# Seksualiteit > Anticonceptie >  Stoppen implanon

## krissie

hey,

Ik heb 23 juli mijn implanon laten verwijderen en nog niet ongesteld.
Heeft hier iemand ervaring met het verwijderen van Implanon en de tijd die het duurt voor je weer ongesteld wordt?

Met vriendelijke groet 
Kris

----------


## Sylvia93

Hoi Kris,

Net zoals met de andere anticonceptiemiddelen heeft ook de Implanon een bepaalde tijd voordat je menstruatie weer regelmatig wordt.
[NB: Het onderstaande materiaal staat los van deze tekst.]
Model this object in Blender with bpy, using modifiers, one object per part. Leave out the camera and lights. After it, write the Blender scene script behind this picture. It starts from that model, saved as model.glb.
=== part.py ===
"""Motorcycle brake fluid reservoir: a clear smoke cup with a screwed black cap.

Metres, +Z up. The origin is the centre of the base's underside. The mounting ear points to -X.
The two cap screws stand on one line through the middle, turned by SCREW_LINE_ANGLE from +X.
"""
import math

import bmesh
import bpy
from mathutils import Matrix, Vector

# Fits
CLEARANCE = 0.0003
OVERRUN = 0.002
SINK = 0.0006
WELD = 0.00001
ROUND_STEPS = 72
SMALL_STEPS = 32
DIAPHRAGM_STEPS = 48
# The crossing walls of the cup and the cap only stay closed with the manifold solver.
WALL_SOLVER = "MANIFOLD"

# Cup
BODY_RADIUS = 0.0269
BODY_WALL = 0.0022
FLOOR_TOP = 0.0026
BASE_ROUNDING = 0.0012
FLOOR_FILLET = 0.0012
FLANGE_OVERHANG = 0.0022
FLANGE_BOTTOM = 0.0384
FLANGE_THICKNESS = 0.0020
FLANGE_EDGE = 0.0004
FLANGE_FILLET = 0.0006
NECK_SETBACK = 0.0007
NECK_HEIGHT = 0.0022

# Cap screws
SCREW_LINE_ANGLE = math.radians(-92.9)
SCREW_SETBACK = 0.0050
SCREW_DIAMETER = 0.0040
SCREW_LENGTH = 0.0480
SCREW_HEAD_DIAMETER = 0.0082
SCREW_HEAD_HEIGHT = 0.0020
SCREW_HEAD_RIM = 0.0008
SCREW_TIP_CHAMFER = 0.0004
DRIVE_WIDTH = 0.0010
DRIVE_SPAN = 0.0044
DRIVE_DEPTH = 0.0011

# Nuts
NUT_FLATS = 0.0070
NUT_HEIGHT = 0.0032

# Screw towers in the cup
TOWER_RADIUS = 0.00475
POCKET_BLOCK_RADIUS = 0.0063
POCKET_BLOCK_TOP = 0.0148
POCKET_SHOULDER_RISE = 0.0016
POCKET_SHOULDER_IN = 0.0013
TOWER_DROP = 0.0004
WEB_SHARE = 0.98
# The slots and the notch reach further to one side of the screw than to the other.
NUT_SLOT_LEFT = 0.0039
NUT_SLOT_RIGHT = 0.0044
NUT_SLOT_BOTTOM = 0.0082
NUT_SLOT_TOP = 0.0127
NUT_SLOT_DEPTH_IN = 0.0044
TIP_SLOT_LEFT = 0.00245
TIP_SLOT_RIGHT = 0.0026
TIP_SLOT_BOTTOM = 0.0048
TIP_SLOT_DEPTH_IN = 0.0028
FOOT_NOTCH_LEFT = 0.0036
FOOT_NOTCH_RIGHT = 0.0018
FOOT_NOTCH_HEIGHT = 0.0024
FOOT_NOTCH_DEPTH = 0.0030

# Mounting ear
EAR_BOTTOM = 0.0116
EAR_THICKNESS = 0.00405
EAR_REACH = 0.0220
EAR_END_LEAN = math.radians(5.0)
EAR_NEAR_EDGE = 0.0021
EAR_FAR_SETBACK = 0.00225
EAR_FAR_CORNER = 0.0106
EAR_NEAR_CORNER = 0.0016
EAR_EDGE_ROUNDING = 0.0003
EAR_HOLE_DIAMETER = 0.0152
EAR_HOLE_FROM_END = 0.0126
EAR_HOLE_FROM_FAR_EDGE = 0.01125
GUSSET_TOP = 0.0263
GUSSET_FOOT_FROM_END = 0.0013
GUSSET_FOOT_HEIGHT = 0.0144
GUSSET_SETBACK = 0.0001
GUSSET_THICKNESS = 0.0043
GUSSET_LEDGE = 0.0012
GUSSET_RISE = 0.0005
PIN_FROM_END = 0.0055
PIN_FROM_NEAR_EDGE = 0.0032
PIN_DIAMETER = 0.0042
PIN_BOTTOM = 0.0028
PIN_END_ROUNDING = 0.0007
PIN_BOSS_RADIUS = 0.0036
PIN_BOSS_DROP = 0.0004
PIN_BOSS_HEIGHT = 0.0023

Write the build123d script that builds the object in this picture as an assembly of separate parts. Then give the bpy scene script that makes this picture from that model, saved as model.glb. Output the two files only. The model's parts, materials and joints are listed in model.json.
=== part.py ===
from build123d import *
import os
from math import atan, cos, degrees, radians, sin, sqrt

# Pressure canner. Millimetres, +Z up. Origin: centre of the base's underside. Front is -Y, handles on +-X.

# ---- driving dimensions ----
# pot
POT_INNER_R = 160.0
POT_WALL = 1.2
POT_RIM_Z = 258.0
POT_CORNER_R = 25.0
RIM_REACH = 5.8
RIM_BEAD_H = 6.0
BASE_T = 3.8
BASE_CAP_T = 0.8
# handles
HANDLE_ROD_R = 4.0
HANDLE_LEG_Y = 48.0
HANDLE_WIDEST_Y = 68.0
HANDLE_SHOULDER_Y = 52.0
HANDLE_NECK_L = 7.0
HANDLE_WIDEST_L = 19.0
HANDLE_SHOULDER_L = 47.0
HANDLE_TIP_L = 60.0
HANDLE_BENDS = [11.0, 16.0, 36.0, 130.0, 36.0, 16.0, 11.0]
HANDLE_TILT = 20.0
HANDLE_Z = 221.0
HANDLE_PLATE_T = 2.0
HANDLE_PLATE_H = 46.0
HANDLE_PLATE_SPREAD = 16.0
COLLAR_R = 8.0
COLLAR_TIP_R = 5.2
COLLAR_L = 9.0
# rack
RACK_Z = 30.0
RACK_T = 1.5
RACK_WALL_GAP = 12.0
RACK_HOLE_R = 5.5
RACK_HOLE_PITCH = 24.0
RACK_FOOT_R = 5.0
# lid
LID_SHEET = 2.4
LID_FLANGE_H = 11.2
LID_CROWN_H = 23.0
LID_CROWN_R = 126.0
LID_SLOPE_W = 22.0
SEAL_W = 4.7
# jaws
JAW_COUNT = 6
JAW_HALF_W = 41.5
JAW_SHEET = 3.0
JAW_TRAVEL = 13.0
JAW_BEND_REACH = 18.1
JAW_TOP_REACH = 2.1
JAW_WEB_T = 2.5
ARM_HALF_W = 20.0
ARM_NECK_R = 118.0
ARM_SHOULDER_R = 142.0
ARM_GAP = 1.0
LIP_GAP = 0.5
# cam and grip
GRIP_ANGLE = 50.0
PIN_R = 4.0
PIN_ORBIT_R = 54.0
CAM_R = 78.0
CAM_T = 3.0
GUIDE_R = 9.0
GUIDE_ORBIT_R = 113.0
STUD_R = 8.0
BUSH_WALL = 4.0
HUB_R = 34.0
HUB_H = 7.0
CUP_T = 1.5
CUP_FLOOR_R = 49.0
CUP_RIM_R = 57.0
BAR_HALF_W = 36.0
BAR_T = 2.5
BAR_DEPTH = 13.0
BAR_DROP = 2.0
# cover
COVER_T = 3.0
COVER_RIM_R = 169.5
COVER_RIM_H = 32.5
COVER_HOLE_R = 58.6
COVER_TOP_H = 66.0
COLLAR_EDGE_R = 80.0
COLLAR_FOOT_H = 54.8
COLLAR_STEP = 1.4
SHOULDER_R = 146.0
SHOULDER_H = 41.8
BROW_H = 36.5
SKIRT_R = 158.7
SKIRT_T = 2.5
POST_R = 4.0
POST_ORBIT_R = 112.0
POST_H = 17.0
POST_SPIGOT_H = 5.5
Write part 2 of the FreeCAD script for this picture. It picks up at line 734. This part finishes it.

Dat ligt een beetje persoonsgebonden, bij de ene is het binnen een maandje weer normaal, en bij anderen kan het wel een jaar duren. Helaas zou je dus gewoon moeten afwachten totdat je menstruatie weer op gang komt. Dat is helaas niet te voorspellen.

Groetjes Sylvia

----------


## Luuss0404

Hallo Kris,

Als je je er niet prettig bij voelt om te wachten tot je weer ongesteld wordt kun je hiermee ook naar je huisarts of gynaecoloog gaan, misschien dat zij antwoord weten op jou vraag. Wat ik wel weet is dat de huisarts je een medicijn kan voorschrijven om de ongesteldheid weer op gang te brengen, maar ik weet niet of dat ook mag/kan na het gebruik van implanon, maar dat weet je huisarts wel.
Succes en sterkte!

Lieve groet, Luuss

----------